Each unit will be comprised of: (i) one common share of the Company (each, a "Common Share"); and (ii) one-half of one Common Share purchase warrant (each whole warrant, a "Warrant"). Each Warrant will be exercisable to acquire one Common Share at an exercise price of $0.60 per Common Share, subject to adjustment in certain events, until the date that is the earlier of: (i) 48 months following the initial Closing Date; and (ii) the date specified in any Warrant Acceleration Notice (as defined below). Beginning on the date that is twelve months following the initial Closing Date, but subject to receipt of any required approvals, the Company will have the right to accelerate the expiry date of the Warrants to a date which is not less than 21 days after the date on which a written notice is provided to the holders of Warrants should the daily volume weighted average trading price of the Common Shares be greater than $1.20 (subject to adjustment in certain events) for any 10 consecutive trading days on the TSXV.
Upon a change of control of the Company, on the date that is not less than 30 days following the giving of notice of the change of control, holders of Debenture shall, in their sole discretion based on a determination of holders of at least a majority of the principal amount of outstanding Debentures, have the right to require the Company to, either: (i) purchase the Debentures at 100% of the principal amount thereof plus unpaid interest up to the Maturity Date; or (ii) if the change of control results in a new issuer, convert the Debenture into a replacement debenture of the new issuer in the aggregate principal amount of 101% of the aggregate principal amount of the Debentures.
The net proceeds of the Offering will be used to fund working capital requirements and for general corporate purposes. In consideration for introducing certain subscribers to the Offering, the Company paid finders’ fees in cash, totaling $87,850, and in broker warrants, totaling 210,875 warrants, with each broker warrant entitling the holder to acquire one Common Share for a period of 48 months at a price per share of $0.40.

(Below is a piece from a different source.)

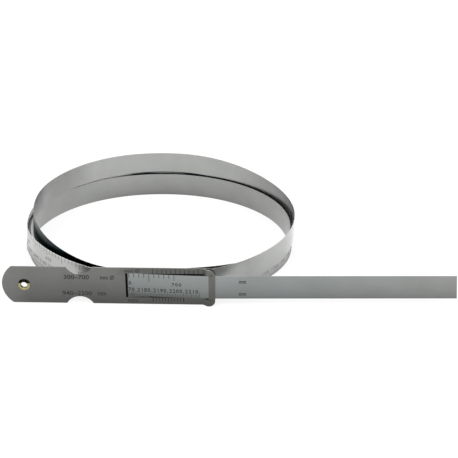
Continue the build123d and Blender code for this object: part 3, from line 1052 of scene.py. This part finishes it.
# %% The band's two scales
READ_X, READ_NUMBER = 108.67, 2200
CIRCUMFERENCES = (940, 2215)
DIAMETERS = (300, 700)
NUMBER_STEP = 10
CIRCUMFERENCE_ROW, DIAMETER_ROW = 4.6 - HALF_WIDTH, 9.2 - HALF_WIDTH
DIAMETER_ROW_SHIFT = 1.5
in_window = (QUARTERS >= WINDOW_QUARTER) & (QUARTERS <= BRIDGE_QUARTER)
read_length = float(np.interp(READ_X, MIDDLES[in_window, 0], ALONG[in_window]))


def length_at(reading):
    """The length along the band where a circumference stands."""
    return read_length + reading - READ_NUMBER


def marks_in(ends, every=1):
    """How many marks or numbers a scale has between its ends."""
    return (ends[1] - ends[0]) // every + 1


circumference_start = length_at(CIRCUMFERENCES[0])
diameter_start = length_at(math.pi * DIAMETERS[0])
band_marks = {
    "circumference_marks": {
        "Count": marks_in(CIRCUMFERENCES), "First": CIRCUMFERENCES[0],
        "Start": circumference_start, "Pitch": 1.0, "Base": -HALF_WIDTH, "Hang": 0.0,
        "Breadth": 0.28, "Short": 2.5, "Fifth": 4.1, "Tenth": 3.2,
    },
    "diameter_marks": {
        "Count": marks_in(DIAMETERS), "First": DIAMETERS[0],
        "Start": diameter_start, "Pitch": math.pi, "Base": HALF_WIDTH, "Hang": 1.0,
        "Breadth": 0.36, "Short": 2.8, "Fifth": 5.3, "Tenth": 4.1,
    },
}
band_numbers = {
    "circumference_numbers": {
        "Count": marks_in(CIRCUMFERENCES, NUMBER_STEP), "First": CIRCUMFERENCES[0],
        "Step": NUMBER_STEP, "Start": circumference_start, "Pitch": NUMBER_STEP,
        "Base": CIRCUMFERENCE_ROW, "Spacing": 2.15, "Breadth": 2.7, "Height": 2.7,
    },
    "diameter_numbers": {
        "Count": marks_in(DIAMETERS, NUMBER_STEP), "First": DIAMETERS[0], "Step": NUMBER_STEP,
        "Start": diameter_start + DIAMETER_ROW_SHIFT, "Pitch": NUMBER_STEP * math.pi,
        "Base": DIAMETER_ROW, "Spacing": 2.2, "Breadth": 2.5, "Height": 2.4,
    },
}
for name, values in band_marks.items():
    printed(name, [(MARKS, in_metres(values)), ON_BAND])
for name, values in band_numbers.items():
    printed(name, [(NUMBERS, in_metres(values)), ON_BAND])

# %% [markdown]
# The head's scales divide one step of the band's scale by ten. Ten steps of the upper one
# span nine of the band's, and ten of the lower one span nineteen, so the mark that meets a
# mark of the band tells the tenths.

# %% The head's two short scales
VERNIER_STEPS = 10
head_marks = {
    "diameter_vernier": {
        "Count": VERNIER_STEPS + 1, "First": 0, "Start": 94.55, "Pitch": 0.9 * math.pi,
        "Base": WINDOW_HIGH, "Hang": 0.0, "Breadth": 0.5, "Short": 2.6, "Fifth": 3.4, "Tenth": 3.4,
    },
    "circumference_vernier": {
        "Count": VERNIER_STEPS + 1, "First": 0, "Start": 94.45, "Pitch": 1.9,
        "Base": WINDOW_LOW, "Hang": 1.0, "Breadth": 0.7, "Short": 2.1, "Fifth": 2.9, "Tenth": 2.9,
    },
}
for name, values in head_marks.items():
    printed(name, [(MARKS, in_metres(values)), ON_HEAD])

# %% [markdown]
# The few words of the scales are units and ranges. They are flat letter shapes, fitted to
# the width and height that each takes up.

# %% Units and ranges on the head and on the tongue: left, right, low and high
HEAD_WORDS = [
    ("300\u2013700", 39.0, 54.8, 17.1, 20.2),
    ("mm \u00d8", 61.7, 70.5, 17.1, 20.1),
    ("940\u20132200", 37.5, 56.2, 5.6, 8.7),
    ("mm", 59.8, 65.0, 5.6, 7.9),
    ("mm \u00d8", 77.0, 86.5, 22.3, 24.6),
    ("mm", 78.5, 85.0, 1.1, 3.1),
]
TONGUE_WORDS = [
    ("mm", 148.1, 152.5, 10.6, 12.6),
    ("mm", 148.1, 152.5, 2.0, 4.0),
]


def word_sheet(name, words):
    """One flat mesh with all the words, each fitted to its place, in metres."""
    sheet = bmesh.new()
    for text, left, right, low, high in words:
        mesh = letters(text)
        mesh_low, mesh_high = extent(mesh)
        wide = (right - left) / (mesh_high[0] - mesh_low[0]) * MM
        tall = (high - low) / (mesh_high[1] - mesh_low[1]) * MM
        to_corner = Matrix.Translation((-mesh_low[0], -mesh_low[1], 0.0))
        to_size = Matrix.Diagonal((wide, tall, 1.0, 1.0))
        to_place = Matrix.Translation((left * MM, low * MM, 0.0))
        mesh.transform(to_place @ to_size @ to_corner)
        sheet.from_mesh(mesh)
    merged = bpy.data.meshes.new(name + "_sheet")
    sheet.to_mesh(merged)
    sheet.free()
    return merged


def tongue_words():
    """The tongue's words with their left and right ends as lengths along the band."""
    on_tongue = QUARTERS >= TONGUE_QUARTER
    rows = []
    for text, left, right, low, high in TONGUE_WORDS:
        start, end = np.interp((left, right), MIDDLES[on_tongue, 0], ALONG[on_tongue])
        rows.append((text, float(start), float(end), low - HALF_WIDTH, high - HALF_WIDTH))
    return rows


printed("head_words", [ON_HEAD], word_sheet("head_words", HEAD_WORDS))
printed("tongue_words", [ON_BAND], word_sheet("tongue_words", tongue_words()))
bpy.data.objects.remove(band_line)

The Debentures will be offered and sold by private placement (i) in Canada to "accredited investors" within the meaning of NI 45-106 - Prospectus Exemptions and other exempt purchasers in each province of Canada, and (ii) outside Canada and the United States on a basis which does not require the qualification or registration of any of the Debentures or the Company. All securities issued under the Offering will be subject to a statutory four month hold period.
This news release does not constitute an offer to sell or a solicitation of an offer to buy any of the securities described in this news release. Such securities have not been, and will not be, registered under the U.S. Securities Act, or any state securities laws, and, accordingly, may not be offered or sold within the United States, or to or for the account or benefit of persons in the United States or “U.S. Persons”, as such term is defined in Regulation S promulgated under the U.S. Securities Act, unless registered under the U.S. Securities Act and applicable state securities laws or pursuant to an exemption from such registration requirements.
About Clear Blue Technologies International
Clear Blue Technologies International, the Smart Off-Grid™ company, was founded on a vision of delivering clean, managed, “wireless power” to meet the global need for reliable, low-cost, solar and hybrid power for lighting, telecom, security, Internet of Things devices, and other mission-critical systems. Today, Clear Blue has thousands of systems under management across 37 countries, including the U.S. and Canada. (TSXV: CBLU) (FRA: 0YA) (OTCQB: CBUTF).